Although he does favour judicial triaging of cases, in his view that process would be much more effective if parties had lawyers. If so, the process of triage would be informed by generally better material than is the current position.
The administrative problems around managing high volumes of urgent cases have meant courts are overloaded and where once his own Waitakare Court ran like a dream, the new centralised system is now “ineffective and grubby”, he says.
In his experience the new forms are cumbersome and difficult for the judge to follow, he says.
They are designed to ensure a lay litigant gives all relevant information but little attention has been accorded to the end-user, the judge.
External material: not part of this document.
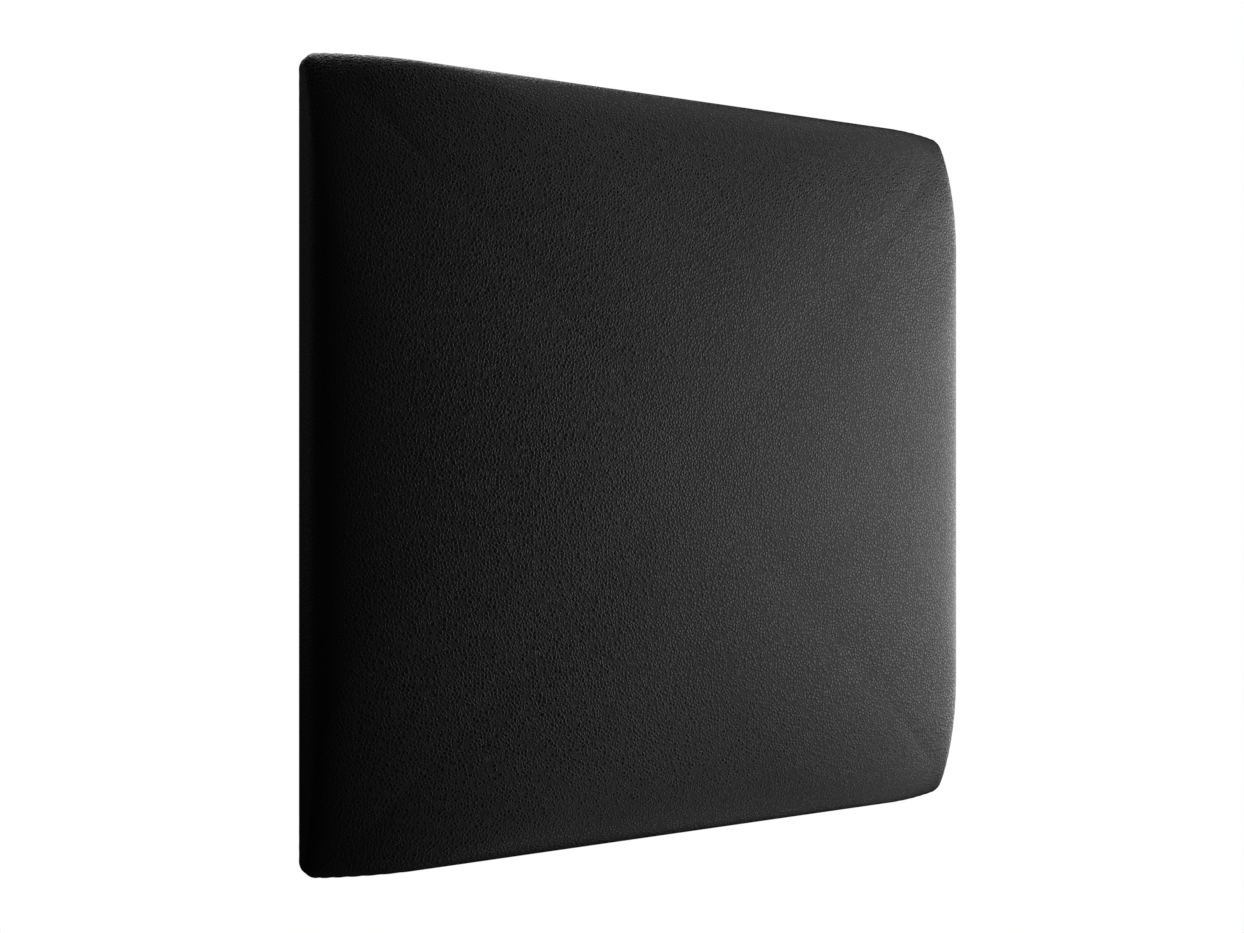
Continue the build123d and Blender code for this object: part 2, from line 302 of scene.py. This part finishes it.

“What used to be set out in three to five pages sprawls in scraps across a very long document. This makes it hard in court but where a judge is dealing with applications without notice, generally on the computer, readability is highly significant. It takes a lot of effort to mentally repackage the material so the relevant narrative is understood. And lawyers, who are well able to write logical material, are obliged to chop their cases into the particles required by the form. The tail (of documentation) is wagging the dog uncomfortably.”
But Judge Adams is an advocate of the urgent classification system, he says.
“Why would you take a route that takes five or six months to get to court, which could be financially and emotionally burdensome and ultimately at the expense of the children? In my view what the Family Court does in urgent cases is more important socially than carefully reasoned solemn cases over two-year periods.
“The situation is fairly dire. If one parent takes control of the kids it’s uncivilised for the other to go wading into their partner’s house and drag them up the road. But in the real world one person will take the lead. There’s nothing fair and balanced about it.
“What we need is for litigants to come to court in a meaningful way and this is not happening.”